Commission Urges Retaining Commissaries, Improving Quality-of-Life Programs

The final report of the Military Compensation and Retirement Modernization Commission devoted seven of its 15 recommendations to changes benefitting quality of life for service members and their families, including several that go beyond a strict definition of pay and benefits.

Two recommendations that had not been previously revealed would bolster service members’ transition to civilian life and better support military children. To better prepare personnel for civilian careers, the commission said:

  • DOD should require mandatory participation in the Transition GPS education track;
  • Congress should require One-Stop Career Center workers to attend Transition GPS classes to form personal connections with transitioning veterans; and
  • the Labor Department should permit state agencies to work directly with state VA offices to coordinate administration of the Jobs for Veterans State Grant program.

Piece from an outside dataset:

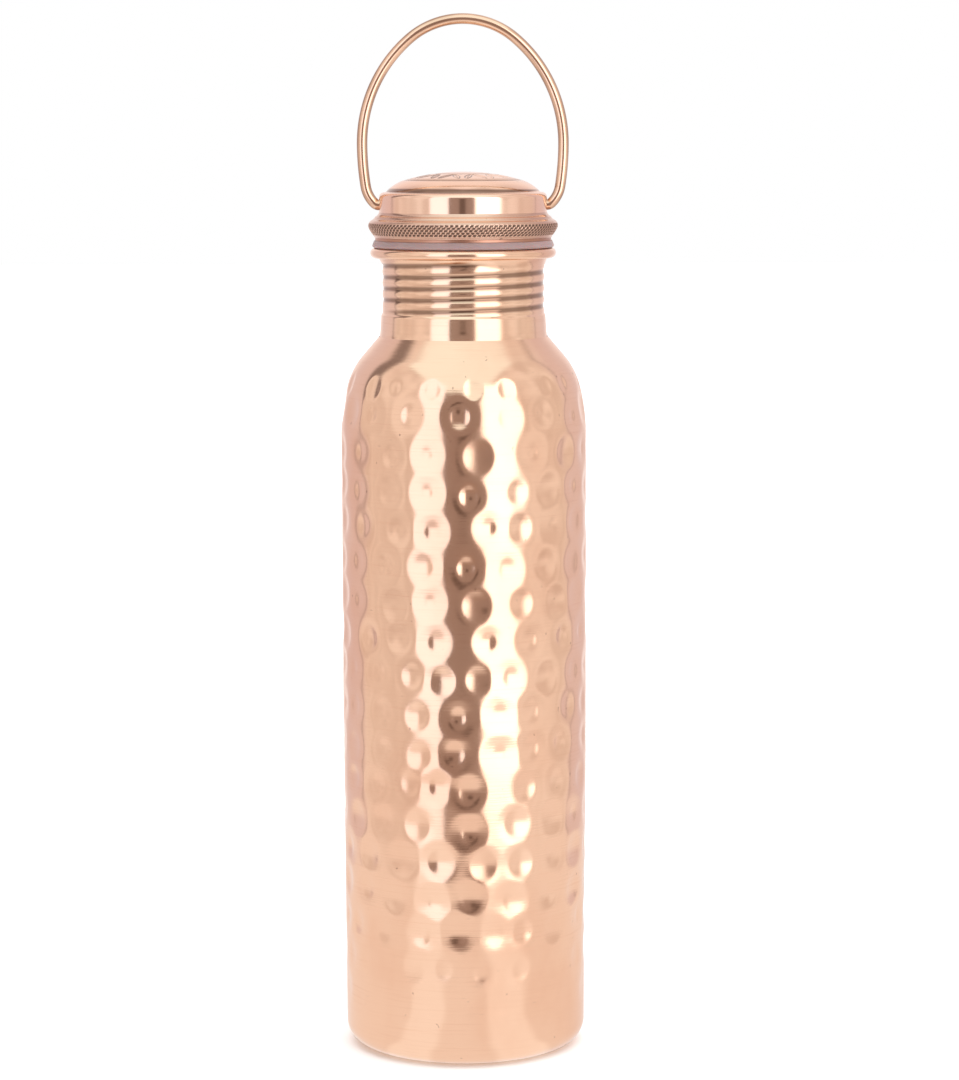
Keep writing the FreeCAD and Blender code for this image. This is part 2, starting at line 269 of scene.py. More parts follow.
def body_outline():
    """Outer side fine enough for the hammer marks, inner side coarse."""
    fine = 0.82
    coarse = 12.0
    bend = (BODY_RADIUS - SHOULDER_BEND, SHOULDER_LOW)
    knee = on_circle(bend, SHOULDER_BEND - SHOULDER_KNEE, 90 - SHOULDER_BEND_TURN)
    level = 90 - SHOULDER_TURN
    bend_end = on_circle(bend, SHOULDER_BEND, 90 - SHOULDER_BEND_TURN)
    knee_end = on_circle(knee, SHOULDER_KNEE, level)
    cone_top = knee_end[1] + (knee_end[0] - NECK_FOOT_RADIUS) * math.tan(math.radians(level))
    inner_bend_end = on_circle(bend, SHOULDER_BEND - MARKED_WALL, 90 - SHOULDER_BEND_TURN)
    inner_knee_end = on_circle(knee, SHOULDER_KNEE - WALL, level)
    return trace([
        (FOOT_HOLE, 0.0, 0, 0.3),
        (FOOT_RADIUS - FOOT_CORNER, 0.0, 0, 1.2),
        (FOOT_RADIUS, FOOT_CORNER, FOOT_CORNER, fine),
        (BODY_RADIUS, BARREL_LOW, 0, fine),
        (BODY_RADIUS, SHOULDER_LOW, 0, fine),
        (*bend_end, SHOULDER_BEND, fine),
        (*knee_end, SHOULDER_KNEE, fine),
        (NECK_FOOT_RADIUS, cone_top, 0, fine),
        (NECK_FOOT_RADIUS, cone_top - WALL / math.cos(math.radians(level)), 0, 1.0),
        (*inner_knee_end, 0, coarse),
        (*inner_bend_end, -(SHOULDER_KNEE - WALL), coarse / 3),
        (BODY_RADIUS - MARKED_WALL, SHOULDER_LOW, -(SHOULDER_BEND - MARKED_WALL), coarse / 3),
        (BODY_RADIUS - MARKED_WALL, BARREL_LOW, 0, coarse * 2),
        (FOOT_RADIUS - MARKED_WALL, 4 * FOOT_CORNER, 0, coarse * 2),
        (FOOT_RADIUS - WALL, FOOT_CORNER, 0, coarse * 2),
        (FOOT_RADIUS - FOOT_CORNER, WALL, -(FOOT_CORNER - WALL), coarse / 4),
        (FOOT_HOLE, WALL, 0, coarse),
    ])


def hammer_row(front_marks, largest_punch=LARGEST_PUNCH):
    """All marks of a row as (angle in degrees from +X, punch radius), the front ones first."""
    marks = [(FRONT + front, punch) for front, punch in front_marks]
    free = 360 - (marks[-1][0] - marks[0][0])
    gaps = round(free * MARKS_PER_ROW / 360)
    for place in range(1, gaps):
        angle = marks[len(front_marks) - 1][0] + free * place / gaps
        marks.append((angle + RANDOM.normal(0, MARK_JITTER), RANDOM.uniform(SMALLEST_PUNCH, largest_punch)))
    return marks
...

To measure the impact of parental deployments and frequent moves on children of active-duty service members, the commission recommended that military-dependent students should be explicitly identified in Elementary and Secondary Education Act reporting. “This identifier would enable consistent reporting on the academic performance of military dependents, as well as identification of the support required to meet their needs,” the report stated.

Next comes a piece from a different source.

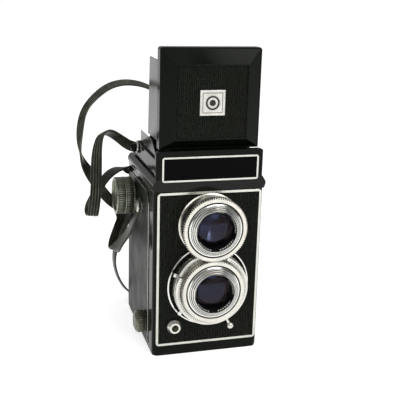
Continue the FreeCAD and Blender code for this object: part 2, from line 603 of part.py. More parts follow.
def rear_door():
    leaf = box(("-door_half_w", "door_half_w"), ("body_d/2 - door_t", "body_d/2"), ("door_z0", "door_z1"))
    leaf = rounded(leaf, "1.5", lambda e: along(e, "y"))
    window = rod("4.05", "10", ("0", "38", "30"), "+Y")
    knuckles = []
    for low, high in (("-30", "-10.3"), ("10.3", "30")):
        knuckles.append(rod("knuckle_r", f"({high}) - ({low})", (low, "door_hinge_y", "door_hinge_z"), "+X"))
        knuckles.append(box((low, high), ("body_d/2 - 0.6", "door_hinge_y"), ("door_hinge_z + 0.3", "door_hinge_z + 1.6")))
    bore = rod("hinge_pin_r + running", "80", ("-40", "door_hinge_y", "door_hinge_z"), "+X")
    pivot_hole = rod("1.02", "3", ("8.2", "body_d/2 - 2", "30"), "+Y")
    cut(join([leaf] + knuckles), [window, bore, pivot_hole], "rear_cover")
    rod("4", "door_t - 0.6", ("0", "body_d/2 - door_t", "30"), "+Y", "red_window")

    box(("-29", "29"), ("film_y + 0.9", "film_y + 1.9"), ("take_z - 31", "take_z + 31"), "pressure_plate")
    coils = []
    for x in ("-18", "18"):
        for z in ("take_z - 18", "take_z + 18"):
            coils.append(turned([("2", "0"), ("2.8", "0"), ("2.8", "body_d/2 - door_t - film_y - 1.9"),
                                 ("2", "body_d/2 - door_t - film_y - 1.9")], (x, "film_y + 1.9", z), "+Y"))
    group(coils, "pressure_springs")

    cover = rod("5.4", "0.8", ("0", "body_d/2 + 0.35", "30"), "+Y")
    arm = box(("0", "8.2"), ("body_d/2 + 0.35", "body_d/2 + 1.15"), ("27.8", "32.2"))
    eye = rod("2.2", "0.8", ("8.2", "body_d/2 + 0.35", "30"), "+Y")
    pivot = rod("1", "2.6", ("8.2", "body_d/2 - 1.2", "30"), "+Y")
    grip = rod("1.2", "1.4", ("-3", "body_d/2 + 1.1", "30"), "+Y")
    join([cover, arm, eye, pivot, grip], "red_window_cover")

    catch = box(("-8", "8"), ("body_d/2 + 0.3", "body_d/2 + 2.4"), ("103", "108.5"))
    rounded(catch, "0.8", lambda e: e.CenterOfMass.y > value("body_d/2 + 2.3"), "back_latch")


# ---------------------------------------------------------------- folding hood

def hood_lid():
    tray = box(("-lid_half_w", "lid_half_w"), ("lid_y", "lid_y + lid_depth"), ("lid_z0", "lid_z1"))
    tray = rounded(tray, "2", lambda e: along(e, "y") and e.CenterOfMass.z > 200)
    hollow = box(("skin - lid_half_w", "lid_half_w - skin"), ("lid_y + skin", "lid_y + lid_depth + 1"),
                 ("lid_z0 + skin", "lid_z1 - skin"))
    rise = doc.addObject("Part::Wedge", "mitred_rise")
    flat = {"Xmin": "-lid_half_w + 1", "Xmax": "lid_half_w - 1", "Zmin": "lid_z0 + 1", "Zmax": "lid_z1 - 1",
            "Ymin": "-lid_y", "Ymax": "lid_rise - lid_y", "X2min": "-panel_half_w - 0.8",
            "X2max": "panel_half_w + 0.8", "Z2min": "panel_z0 - 0.8", "Z2max": "panel_z1 + 0.8"}
    for field, text in flat.items():
        bind(rise, field, text)
    rise.Placement = FreeCAD.Placement(V(0, 0, 0), FreeCAD.Rotation(V(0, 0, 1), 180))
    bed = box(("-panel_half_w", "panel_half_w"), ("lid_y - lid_rise - 1", "lid_y - lid_rise + 1"),
              ("panel_z0", "panel_z1"))
    scoop = box(("-panel_half_w", "panel_half_w"), ("lid_y - lid_rise + 2", "lid_y + 2"), ("panel_z0", "panel_z1"))
    knuckle = rod("1.6", "51.6", ("-25.8", "hinge_y", "hinge_z"), "+X")
    web = box(("-25.8", "25.8"), ("lid_y + 0.4", "hinge_y"), ("hinge_z", "lid_z0 + 0.5"))
    bore = rod("pin_r + running", "70", ("-35", "hinge_y", "hinge_z"), "+X")
    shell = cut(join([tray, rise]), [hollow, bed, scoop])
    lugs = []
    for sign in ("-1", "1"):
        lugs.append(box(span(sign, "15.3", "17.3"), ("lid_y + skin - 0.2", "loupe_y + 1.4"), ("loupe_z - 1.5", "loupe_z + 1.5")))
    loupe_bore = rod("0.6 + running", "40", ("-20", "loupe_y", "loupe_z"), "+X")
    cut(join([shell, knuckle, web] + lugs), [bore, loupe_bore], "hood_lid")

    panel = ribs("-panel_half_w", "panel_half_w", "panel_z0", "panel_z1", "lid_y - lid_rise + 0.3", "0.7", "lid_sheet")
    badge_bed = box(("-8.6", "8.6"), ("lid_y - lid_rise - 1", "lid_y - lid_rise + 0.7"), ("167.3", "184.1"))
    cut(panel, [badge_bed], "lid_panel")
    badge = box(("-8.5", "8.5"), ("lid_y - lid_rise - 0.5", "lid_y - lid_rise + 0.7"), ("167.4", "184"))
    rounded(badge, "0.4", lambda e: e.CenterOfMass.y < value("lid_y - lid_rise - 0.4"), "lid_badge")


def wing(label, sign):
    """A tall side of the hood, hinged to the edge of the lid."""
    points = [("wing_y", "148.5"), ("wing_y + wing_w", "148.5"), ("wing_y + wing_w", "150"),
              ("wing_y + wing_w - 4", "201.5"), ("wing_y", "201.5")]
    middle = span(sign, "wing_x", "wing_x")[0]
    sheet_metal = padded(points, "YZ_Plane", "sheet_t", (f"{middle} - sheet_t/2", "0", "0"))
    join([sheet_metal, rod("0.45", "53", (middle, "wing_y", "148.5"))], label)


def side_leaf(label, sign):
    """A low side of the hood, hinged to the base; its front slopes to clear the falling wing."""
    points = [("hinge_y + 5", "leaf_z"), ("flap_y - 0.8", "leaf_z"), ("flap_y - 0.8", "leaf_z + leaf_h"),
              ("hinge_y + 22.5", "leaf_z + leaf_h"), ("hinge_y + 5", "leaf_z + 1.2")]
    middle = span(sign, "leaf_x", "leaf_x")[0]
    sheet_metal = padded(points, "YZ_Plane", "sheet_t - 0.2", (f"{middle} - sheet_t/2 + 0.1", "0", "0"))
    barrel = rod("0.35", "flap_y - hinge_y - 5.8", (middle, "hinge_y + 5", "leaf_z"), "+Y")
    join([sheet_metal, barrel], label)


def rear_flap():
    points = [("-32.6", "flap_z"), ("32.6", "flap_z"), ("32.6 - 0.75*flap_h", "flap_z + flap_h"),
              ("0.75*flap_h - 32.6", "flap_z + flap_h")]
    sheet_metal = padded(points, "XZ_Plane", "sheet_t", ("0", "flap_y + sheet_t/2", "0"))
    join([sheet_metal, rod("0.4", "65.2", ("-32.6", "flap_y", "flap_z"), "+X")], "hood_rear_flap")


def loupe():
    plate = box(("-14", "14"), ("loupe_y - 1", "loupe_y + 1"), ("loupe_z - 29", "loupe_z + 0.3"))
    plate = rounded(plate, "3", lambda e: along(e, "y") and e.CenterOfMass.z < 180)
    hinge = rod("1.4", "28", ("-14", "loupe_y", "loupe_z"), "+X")
    opening = rod("11.05", "10", ("0", "loupe_y - 5", "loupe_z - 15"), "+Y")
    pin = rod("0.6", "34.4", ("-17.2", "loupe_y", "loupe_z"), "+X")
    join([cut(join([plate, hinge]), [opening]), pin], "magnifier_frame")
    disc = rod("11", "3.2", ("0", "loupe_y - 1.6", "loupe_z - 15"), "+Y")
    dome = ball("22", ("0", "loupe_y + 1.6 - 22", "loupe_z - 15"))
    common(disc, dome, "magnifier_lens")


def hood_button():
    """A round-headed button whose stem runs in the wall of the hood base."""
    stem = rod("2", "3.3", ("0.3 - hood_half_w", "22", "133.8"), "-X")
    head = ball("2.9", ("-hood_half_w - 2.9", "22", "133.8"), "-X")
    join([stem, head], "hood_release_button")


# ---------------------------------------------------------------- neck strap

STRAP_ROUTE = [
    # from the left stud down into the first loop
    (-41.3, -6, 92.5), (-44.7, -4, 84.3), (-46.3, 2, 76), (-51.5, 11, 64), (-54, 22, 55),
    (-52.8, 33, 57.9), (-48.5, 39, 67.2), (-43.4, 43.5, 75.6), (-47.2, 42, 83.8),
    # out past the wind knob and up into the great loop
    (-57.5, 33, 94.9), (-68.8, 24, 112.1), (-77.5, 22, 128), (-77, 28, 143.9), (-73.1, 36, 158.6),
    (-63, 45, 167.9), (-51.1, 50, 175.2), (-36.9, 54, 177.1), (-20.4, 56, 173.3), (-6, 58, 163),
    # down behind the hood and back over the shoulder
    (4, 57, 149), (4, 51, 136), (-7, 42, 130), (-23, 38, 128.6), (-38, 37, 131), (-47, 33, 138.3),
    (-55.4, 26, 144.7), (-62.6, 18, 146.1),
    # the flat hanging stretch, its turn, and the return to the body's rear edge
    (-66.6, 12, 137.8), (-68, 8, 124.4), (-68.7, 5, 107.9), (-70.5, 3, 94.6), (-71.3, 7, 87.2),
    (-72.8, 14, 90.8), (-68.7, 16, 99.7), (-61.5, 20, 110.6), (-53.5, 27, 115.6), (-44.2, 38, 115.4),
    # down behind the rear edge, out to the side and on to the floor
    (-35.6, 48.8, 111.5), (-34.8, 50, 99.7), (-34.9, 50, 86.9), (-38, 49, 76), (-45.1, 48, 56.3),
    (-49.5, 48.5, 41.2), (-46.7, 51, 25.3), (-38.9, 56, 9.8), (-29, 61, 3), (-12, 66, 2.5), (8, 69, 2.5),
    (27, 66, 2.5),
    # up the other side to the right stud
    (42, 56, 3.2), (50, 43, 12), (51, 29, 27), (49.5, 17, 44), (47, 7, 61), (43.6, -2, 78),
    (41.3, -6, 92.5),
]


def strap():
    """A cord of straight runs joined by tangent arcs, each as large as its two runs allow."""
    points = [V(*point) for point in STRAP_ROUTE]
    edges, radii = [], []
    start = points[0]
    for before, corner, after in zip(points, points[1:], points[2:]):
        arriving, leaving = (corner - before), (after - corner)
        shorter = min(arriving.Length, leaving.Length)
        back, ahead = (before - corner).normalize(), (after - corner).normalize()
        half_turn = (math.pi - back.getAngle(ahead)) / 2
        reach = 0.45 * shorter
        radius = reach / math.tan(half_turn)
        radii.append(radius)
        enter, leave = corner + back * reach, corner + ahead * reach
        middle_way = (back + ahead).normalize()
        centre = corner + middle_way * (radius / math.cos(half_turn))
        edges.append(Part.LineSegment(start, enter).toShape())
        edges.append(Part.Arc(enter, centre - middle_way * radius, leave).toShape())
        start = leave
    edges.append(Part.LineSegment(start, points[-1]).toShape())
    path = Part.Wire(edges)
    radius = value("strap_r")
    direction = points[1] - points[0]
    section = Part.Wire(Part.makeCircle(radius, points[0], direction))
    tube = path.makePipeShell([section], True, False)
    expected = math.pi * radius ** 2 * path.Length
    print(f"strap length {path.Length:.1f} mm, volume over section times length {tube.Volume / expected:.4f}")
    print("strap radii", " ".join(f"{r:.0f}" for r in radii))
    item = doc.addObject("Part::Feature", "neck_strap")
    item.Shape = tube
    return finish(item, "neck_strap")


# ---------------------------------------------------------------- assembly

body_casting()
base_and_bush()
front_plate_and_trim()
group(both_sides("side_panel", side_panel), "side_panels")
shoulder_and_hood_base()
nameplate()
finder_inside()
film_gate_and_rollers()
spool("take_up_spool", "wind_y", "wind_z", "spool_half_l")
spool("supply_spool", "supply_y", "supply_z", "spool_half_l")
wind_knob()
spool_knob("take_up_spool_knob", "wind_y", "wind_z", "supply_knob_r", "+X")
spool_knob("supply_spool_knob", "supply_y", "supply_z", "supply_knob_r", "-X")
group(both_sides("strap_stud", strap_stud), "strap_studs")
viewing_mount()
shutter()
rear_glasses()
for lens, height, start, web, phase in (("viewing", "view_z", "5.3", "10.9", 2.0), ("taking", "take_z", "10", "11.1", 0.0)):
    focusing_ring(f"{lens}_focus_ring", height, start, web, phase)
    bezel(f"{lens}_bezel", height)
    front_glass(f"{lens}_front_glass", height)
setting_levers()
speed_ring()
flash_socket()
rear_door()
hood_lid()
both_sides("hood_wing", wing)
both_sides("hood_side_leaf", side_leaf)
rear_flap()
loupe()
hood_button()
strap()

doc.recompute()
failed = [o.Name for o in doc.Objects if "Invalid" in o.State or "Error" in o.State]
if failed:
    raise SystemExit("failed objects: " + ", ".join(failed))
for part in PARTS:
    if part.Shape.isNull() or not part.Shape.isValid():
        raise SystemExit("bad shape: " + part.Label)
for part in PARTS:
    part.Shape.exportStep(f"parts/{part.Label}.step")
print(len(PARTS), "parts written")
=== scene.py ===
import math

import bmesh
import bpy
from mathutils import Matrix, Vector


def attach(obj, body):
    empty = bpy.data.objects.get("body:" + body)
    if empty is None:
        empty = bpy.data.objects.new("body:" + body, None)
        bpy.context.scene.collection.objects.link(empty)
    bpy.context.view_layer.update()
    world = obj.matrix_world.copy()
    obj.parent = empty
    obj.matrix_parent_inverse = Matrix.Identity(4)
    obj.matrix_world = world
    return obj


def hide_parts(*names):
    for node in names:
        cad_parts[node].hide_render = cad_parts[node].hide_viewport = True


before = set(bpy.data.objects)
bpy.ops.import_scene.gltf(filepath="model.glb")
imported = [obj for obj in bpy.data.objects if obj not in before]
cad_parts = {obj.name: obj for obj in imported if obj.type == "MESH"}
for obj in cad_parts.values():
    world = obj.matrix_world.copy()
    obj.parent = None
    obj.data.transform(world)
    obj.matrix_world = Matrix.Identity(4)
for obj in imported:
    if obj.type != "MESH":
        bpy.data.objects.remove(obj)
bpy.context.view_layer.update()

MM = 0.001
TAU = 2 * math.pi

# Places on the camera in millimetres: +Z is up and the lenses look along -Y.
FRONT_Y = -44.0
SIDE_X = 38.0
VIEW_Z, TAKE_Z = 94.3, 50.9
KNOB_Y, KNOB_Z = 20, 99
LOWER_KNOB_Y, LOWER_KNOB_Z = -19, 16
WING_X, WING_Y = 32.55, -31.1
LEAF_X, LEAF_Z = 33.45, 135.3
FLAP_Y, FLAP_Z = 22.5, 134.1
BUTTON_Y, BUTTON_Z = 22, 133.8
LID_PANEL_Y = -43.6
BADGE_Z = 175.7


# ---------------------------------------------------------------- camera

EYE = Vector((-0.14499, -0.51852, 0.25268))
YAW, PITCH, ROLL = 0.2832, 0.2788, 0.0280
LENS_MM = 69.72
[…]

The commission called for maintaining the benefits offered by commissaries and exchanges, but said the two activities should be consolidated to leverage their similarities, while realizing significant efficiencies. “These two activities perform similar missions, for similar patrons, with similar staff, using similar processes,” the report states.

The most sweeping changes the committee proposed would affect retirement and health care benefits, including replacing the 20-year retirement benefit with other options to offer benefits to personnel who separate from the military before reaching the traditional retirement milestone.

The panel estimated its 15 recommendations could save nearly $5 billion next year and up to $10.4 billion per year by 2020, reported Stars and Stripes.